Referring to the 1987 Jammu and Kashmir elections, Bhat said widely acknowledged allegations of electoral manipulation involving the National Conference, with the complicity of the Indian National Congress, severely damaged democratic credibility. He said this erosion of trust created conditions where terrorism was born in Kashmir, with ordinary people paying the price through years of violence and instability.
Bhat said that for years, cycles of unrest also functioned as a political shield, allowing those in power to evade scrutiny while governance deficits deepened. He alleged that public assets, opportunities, and state patronage were disproportionately cornered by a select political class and its affiliates, while the wider population faced unemployment, limited economic mobility, and administrative neglect.

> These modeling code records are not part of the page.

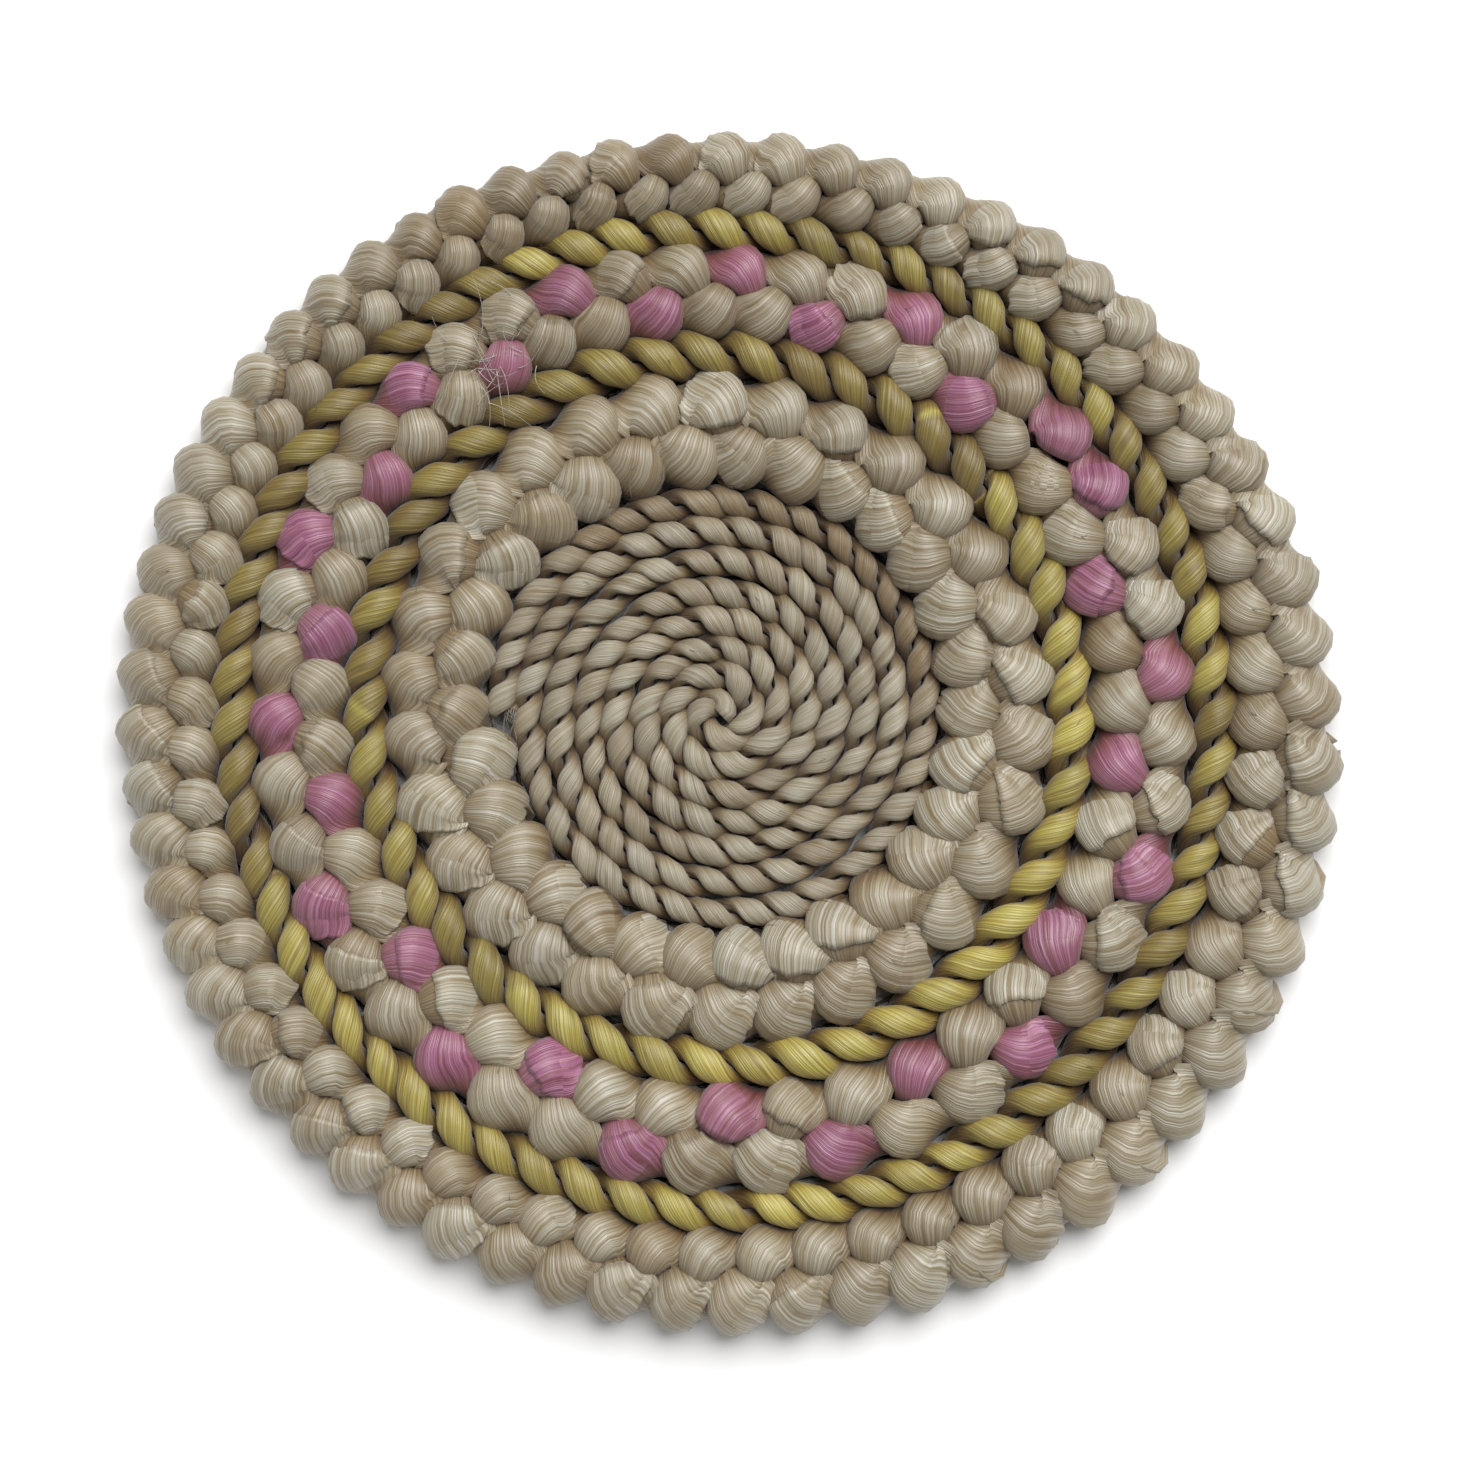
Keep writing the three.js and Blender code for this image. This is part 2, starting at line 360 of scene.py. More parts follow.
def braid_strand(row, index, rng):
    """The parts of one strand of a three-strand braid: its bundle of husk and the loose leaves on it."""
    start = TURN * (row["start_phase"] + index / 3)
    hidden_start = start + (HIDDEN_PHASE - start) % math.pi
    cycles = row["lobes"] / 3
    steps = int(cycles * row["steps_per_cycle"])
    phase = hidden_start + TURN * cycles * np.linspace(0, 1, steps + 1)
    half_turns = phase / math.pi
    hurry = row["steepness"] / 2 * np.cos(2 * (phase - CROSSING_LAG))
    share = (phase - start + hurry) / (TURN * cycles)
    ring_radius = (row["inside"]["radius"] + row["outside"]["radius"]) / 2
    wander = smooth_noise(rng, half_turns, 1.0, STRAND_WANDER) / ring_radius
    angle = row_angle(row, share) + wander
    inner = seam_points(row["inside"], angle)
    outer = seam_points(row["outside"], angle)
    half = np.linalg.norm(outer - inner, axis=1) / 2
    out = unit(outer - inner)
    swell = 1 + smooth_noise(rng, half_turns, 1.0, STRAND_SWELL)
    width = half * keyed(phase, STRAND_SPREAD) * swell
    thickness = MM * keyed(phase, STRAND_THICKNESS) * swell
    width *= 1 + row["bias"] * np.cos(phase)
    sway = np.tanh(row["squareness"] * np.cos(phase)) / math.tanh(row["squareness"])
    side = half * (row["reach"] * sway - 0.65 * row["bias"])
    middle = (inner + outer) / 2 + out * side[:, None]
    lift = row["lift"] * keyed(phase, STRAND_LIFT) + smooth_noise(rng, half_turns, 1.0, STRAND_BOB)
    path = np.column_stack([middle, MID_HEIGHT + lift])
    over = np.tanh(ROLL_STEEPNESS * np.sin(phase + ROLL_LEAD)) / math.tanh(ROLL_STEEPNESS)
    roll = (math.pi / 2) * over
    hint = np.column_stack([out * np.cos(roll)[:, None], np.sin(roll)])
    length = path_length(path)
    relief = husk_relief(rng, length, row["sides"], STRAND_FOLDS, STRAND_RELIEF, STRAND_FOLD_TWIST)
    rings = sweep(path, hint, width, thickness, row["sides"], relief)
    lobe = np.floor((phase + LOBE_LEAD) / math.pi).astype(int)
    rings = settle(rings)
    tone = lobe_tones(rng, row, angle, lobe)
    # Painted shade: the strand turns tan and darker towards where it dives under the others.
    dive = np.interp(np.degrees(phase) % 180, DIVE_PLACES, (0, 1, 1, 0))
    tone[:, 0] = np.clip(tone[:, 0] + DIVE_SHADE_TAN * dive, 0, 1)
    leaves = strand_leaves(rng, row, rings, length, phase, tone)
    wisps = loose_wisps(rng, rings, tone, row["wisps"], BRAID_WISP)
    return [tube_part(rings, length, tone), *leaves, *wisps]


def husk_leaf(rng, rings, length, tone, top, leaf):
    """A loose outer leaf on a strand: a thin shell that follows its surface, free and ragged at one end."""
    count, sides, _ = rings.shape
    u = np.linspace(0, 1, LEAF_COLUMNS)
    v = np.linspace(0, 1, LEAF_ROWS)[:, None]
    ragged = np.interp(u, np.linspace(0, 1, 8), rng.uniform(-1, 1, 8))
    ragged += np.interp(u, np.linspace(0, 1, LEAF_COLUMNS), rng.uniform(-0.4, 0.4, LEAF_COLUMNS))
    place = leaf["free_end"] + leaf["reach"] * v + leaf["ragged"] * ragged * (1 - v)
    place = np.clip(place, 0, count - 2)
    across = top + leaf["from"] + (leaf["to"] - leaf["from"]) * u + np.zeros_like(v)
    surface = sample_rings(rings, place, across)
    low = place.astype(int)
    outward = surface - rings.mean(1)[low]
    outward /= np.linalg.norm(outward, axis=2, keepdims=True)
    frill = 1 + leaf["frill"] * np.sin(TURN * (3.5 * u + rng.uniform()))
    side = np.sin(math.pi * u) ** 0.35
    raised = (LEAF_HEIGHT + leaf["lift"] * (1 - v) ** 2 * frill) * side
    height = raised - LEAF_SIDE_SINK * (1 - side) - LEAF_END_SINK * v**6
    upper = surface + outward * height[..., None]
    lower = surface + outward * (height - LEAF_THICKNESS)[..., None]
    turn = TURN * across / sides
    grain = np.stack([np.cos(turn), np.sin(turn), length[low]], 2)
    # Loose leaves stand clear of the crevices and get the full painted highlight of the tops.
    tones = np.concatenate([np.broadcast_to(tone, (*turn.shape, 3)), np.ones((*turn.shape, 1))], 2)
    return shell_part(upper, lower, grain, tones)


def sample_rings(rings, place, across):
    """Points of a tube's surface at fractional ring and side numbers."""
    sides = rings.shape[1]
    i, j = np.floor(place).astype(int), np.floor(across).astype(int)
    a, b = (place - i)[..., None], (across - j)[..., None]
    j, k = j % sides, (j + 1) % sides
    near = rings[i, j] * (1 - b) + rings[i, k] * b
    far = rings[i + 1, j] * (1 - b) + rings[i + 1, k] * b
    return near * (1 - a) + far * a


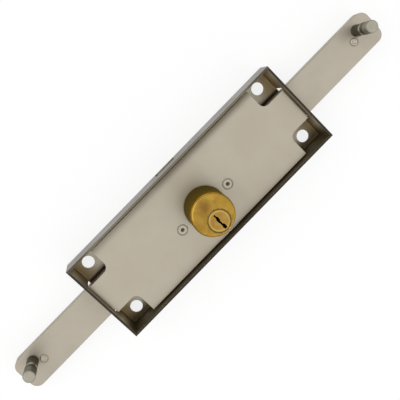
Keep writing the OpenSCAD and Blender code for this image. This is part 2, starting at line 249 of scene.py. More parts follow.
# %% Grain group
def make_grain():
    tree, given, out = new_group(
        "drawn grain",
        [("Cycles X", 60.0), ("Cycles Y", 4000.0), ("Cycles Z", 4000.0)],
        [("Height", "Float"), ("Tone", "Float")],
    )
    where = add_node(tree, "ShaderNodeTexCoord")
    cycles = add_node(tree, "ShaderNodeCombineXYZ")
    for axis in "XYZ":
        join(tree, given["Cycles " + axis], cycles.inputs[axis])
    stretched = add_node(tree, "ShaderNodeVectorMath", operation="MULTIPLY")
    join(tree, where.outputs["Object"], stretched.inputs[0])
    join(tree, cycles.outputs["Vector"], stretched.inputs[1])
    lines = add_node(tree, "ShaderNodeTexNoise", {"Scale": 1.0, "Detail": 4.0, "Roughness": 0.6})
    join(tree, stretched.outputs["Vector"], lines.inputs["Vector"])
    join(tree, lines.outputs["Fac"], out["Height"])
    join(tree, between(tree, lines.outputs["Fac"], 0.3, 0.7), out["Tone"])
    return tree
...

Bhat said instead of introspection, the same leadership continues to invoke Pakistan and recycle the narrative of mistrust to divert attention from its present failures. He said this is being done at a time when the National Conference is facing growing public disillusionment over its inability to deliver on key promises made in its election manifesto.
He pointed out that commitments such as 200 units of free electricity, creation of one lakh jobs, provision of 12 free LPG cylinders, and filling of vacant government posts within 180 days remain unfulfilled. Bhat said these promises were presented as guarantees but have not translated into measurable outcomes on the ground.
Bhat said that while governance delivery remains weak, attempts are being made to revive old political narratives to obscure issues related to performance and accountability. He added that concerns regarding corruption and administrative inefficiency are again surfacing, reinforcing public dissatisfaction.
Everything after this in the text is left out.